Last but not least, the LT4 engine of the 2016 Cadillac CTS-V was exhibiting some pretty extreme oil temperatures after a session of hard laps. When I re-entered the pits, I was able to observe the digital instrument panel, which communicated that the current oil temp was 298 degrees Fahrenheit. That’s very, very hot. And this was after lunch, where the cars got to do nothing but sit for an hour. While things got hot, I was still routinely in the 140+ mph range on the home straight. Power loss, shmower loss. Yet this too, will likely not matter, as 95 percent of all CTS-V sedans sold will probably never see the track. For those that do, it’s possible that they also tracked their old CTS-V, which don’t forget, was also supercharged.

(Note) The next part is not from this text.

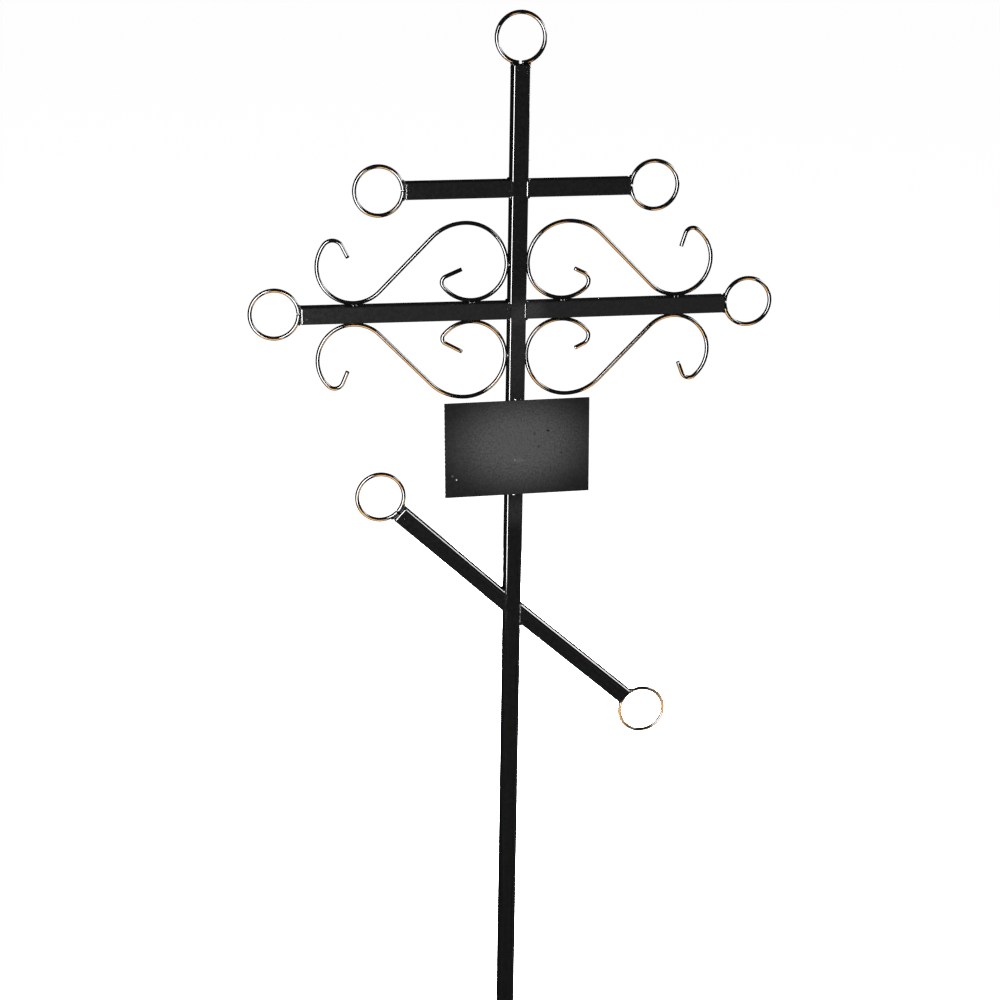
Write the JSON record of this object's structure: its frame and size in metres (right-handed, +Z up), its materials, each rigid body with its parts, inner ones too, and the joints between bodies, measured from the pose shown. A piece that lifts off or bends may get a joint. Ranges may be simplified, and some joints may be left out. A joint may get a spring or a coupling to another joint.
{
  "type": "wrought iron grave cross",
  "caption": "Slender black enamelled Orthodox grave cross of square tube, with a slanted foot bar, ring ends, S-scrolls of round bar and a blank name plate, to be set in the ground.",
  "frame": {"origin": "centre of the square post where it enters the ground", "axes": "+Z up along the post; the front with the name plate faces -Y; +X to the viewer's right, so the slanted foot bar falls towards +X"},
  "size_m": [0.7842, 0.0273, 1.6131],
  "materials": {
    "tube": "glossy black enamel over steel tube",
    "round_bar": "glossy black enamel over round steel bar",
    "plate": "satin black enamel over steel sheet"
  },
  "bodies": {
    "root": {"post": "tube", "top_cap": "tube", "top_ring": "round_bar", "upper_bar_left": "tube", "upper_cap_left": "tube", "upper_ring_left": "round_bar", "upper_bar_right": "tube", "upper_cap_right": "tube", "upper_ring_right": "round_bar", "main_bar_left": "tube", "main_cap_left": "tube", "main_ring_left": "round_bar", "main_bar_right": "tube", "main_cap_right": "tube", "main_ring_right": "round_bar", "foot_bar_left": "tube", "foot_cap_left": "tube", "foot_ring_left": "round_bar", "foot_bar_right": "tube", "foot_cap_right": "tube", "foot_ring_right": "round_bar", "scroll_upper_left": "round_bar", "scroll_upper_right": "round_bar", "scroll_lower_left": "round_bar", "scroll_lower_right": "round_bar", "name_plate": "plate"}
  },
  "joints": []
}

Off the track, the 2016 Cadillac CTS-V exhibits some pretty impressive duality, thanks to its multiple ride mode selections. Toggle into Touring mode, and the big V retracts a few of its claws, softening throttle progression, hushing the exhaust, and relaxing the taut suspension. The magnetic dampers, 19-inch wheels and low-profile Michelins do absorb bumps pretty well, but don’t kid yourself into thinking it’s somehow reminiscent of the big and fluffy Broughams and DeVilles of yore. The 2016 Cadillac CTS-V is still a sport sedan no matter what setting it happens to be in. Yet the coddling cabin with saffron accents and carbon fiber trim is sexy and clean and reminds one that the CTS-V is more than just a performance car. The updated digital instrument panel with the tachometer front and center, which turns a contrasting white when in track mode, is a wonderful step in the right direction. As is the faster-operating CUE system.
The biggest takeaway from the 2016 Cadillac CTS-V is that buyers can be both the calm, and the storm. Take it to the track. Take it to the opera. Take your grandmother to the farmer’s market. Race BMWs between traffic lights. Enjoy the fact that there’s speed and power, everywhere. That it’s the best performing sport sedan you can buy right now. And that it’s uniquely Detroit, New York, and American.